Until Microsoft gives me completely control of what/when for Windows Update I'm sticking with Windows 7. Windows 10 GUI mashup of NT + Metro is a puke fest of discontinuity. I'm much more productive professionally and personally with Windows 7 and at the end of the day that's what should count most in my opinion... efficiency and time management. For an operating systems that once hailed itself as the ultimate in word processing and business productivity it's taken a nose dive since Windows 8 and doesn't compare to Windows 7... not even close.
I heard somewhere that they were going to rename Windows 10 since it has such a bad reputation. Rebranding always fixes that.
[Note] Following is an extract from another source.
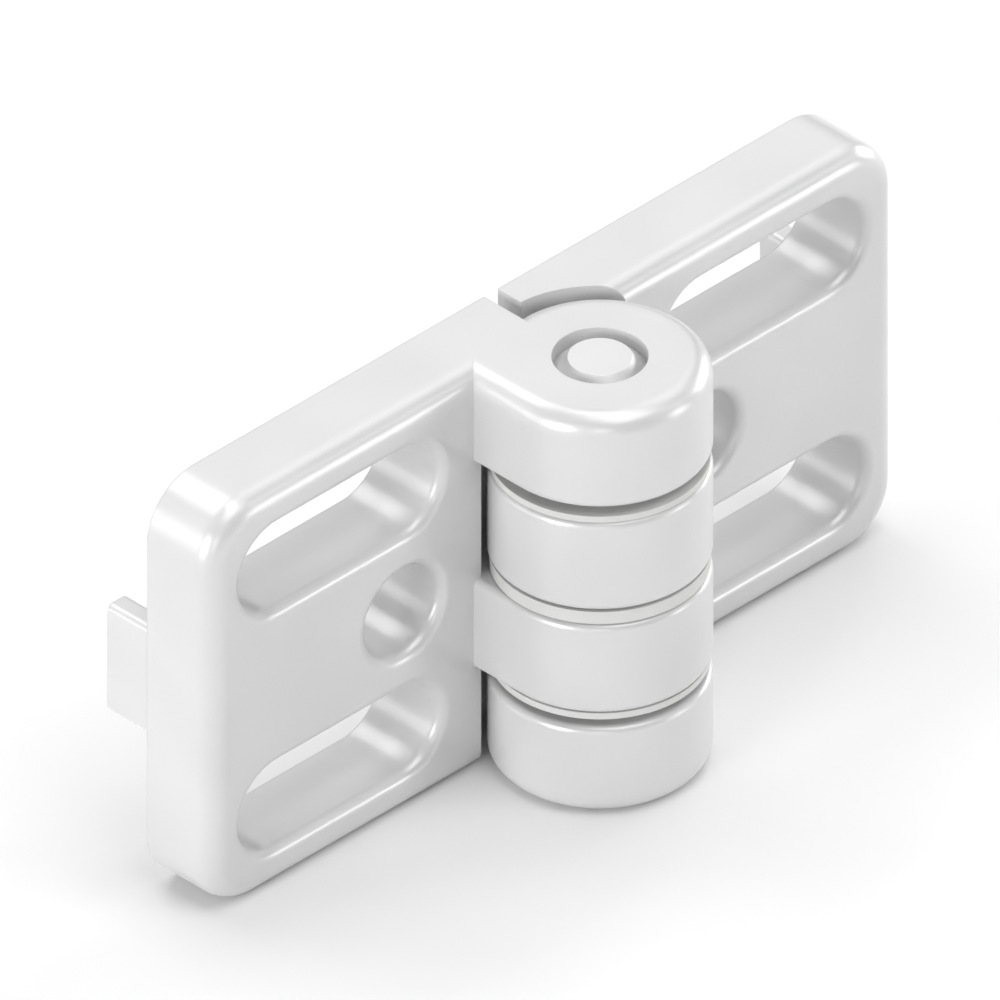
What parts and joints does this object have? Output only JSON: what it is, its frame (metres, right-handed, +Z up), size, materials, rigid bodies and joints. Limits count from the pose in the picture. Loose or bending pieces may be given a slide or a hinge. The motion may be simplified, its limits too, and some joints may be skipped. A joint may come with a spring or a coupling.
{
  "type": "hinge",
  "caption": "Flat-opening hinge for slotted profiles: square leaves with interleaved knuckles on a plain pin, round and slotted screw holes, and a keying lug behind each leaf.",
  "frame": {"origin": "in the mounting plane of the leaves' back faces, midway between the two leaves and at mid height, with the hinge opened flat", "axes": "+X along the leaves towards the swinging one, +Y out of the backs of the leaves into the profile, +Z up along the pin"},
  "size_m": [0.06, 0.0206, 0.03],
  "materials": {
    "casting": "satin",
    "steel": "satin",
    "washer": "matte"
  },
  "bodies": {
    "fixed_leaf": {"left_leaf": "casting", "hinge_pin": "steel", "thrust_washer_middle": "washer", "thrust_washer_lower": "washer"},
    "swinging_leaf": {"right_leaf": "casting", "thrust_washer_upper": "washer"}
  },
  "joints": [
    {"name": "leaf_swing", "type": "hinge", "parent": "fixed_leaf", "child": "swinging_leaf", "pos_m": [0, -0.0095, 0], "axis": [0, 0, -1], "range_deg": [-5, 180]}
  ]
}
From what I heard the front runner name is HAL.
Giving me the option not to brick my (or is it their) computer.....
there has been a setting in the group policy that does just this for a while. it seems to work, all my pcs now nag me in the middle of my games usually fucking it up requiring me to relaunch it.
Optimizing drivers for games? That sounds completely backwards. Drivers should be optimized for the hardware, and DirectX should handle any optimizations that need to be passed on to the driver. Is DirectX not doing its job? And all the game should have to worry about is talking to DirectX. It seems pretty straightforward. Why in the world should drivers have to worry about what one specific user application is doing?
Twinstiq, game news
Linux runs on a lot of mixed hardware and works pretty reliably, sure it is a percentage of users but we are all using the same hardware for both Linux and Windows, not every Linux user has the same hardware and nearly all devices are supported
The user should always have control whether to update his or her system. I refuse to willingly install this on any system until control is granted. Sorry MSFT you have unsold Windows to the more technically inclined.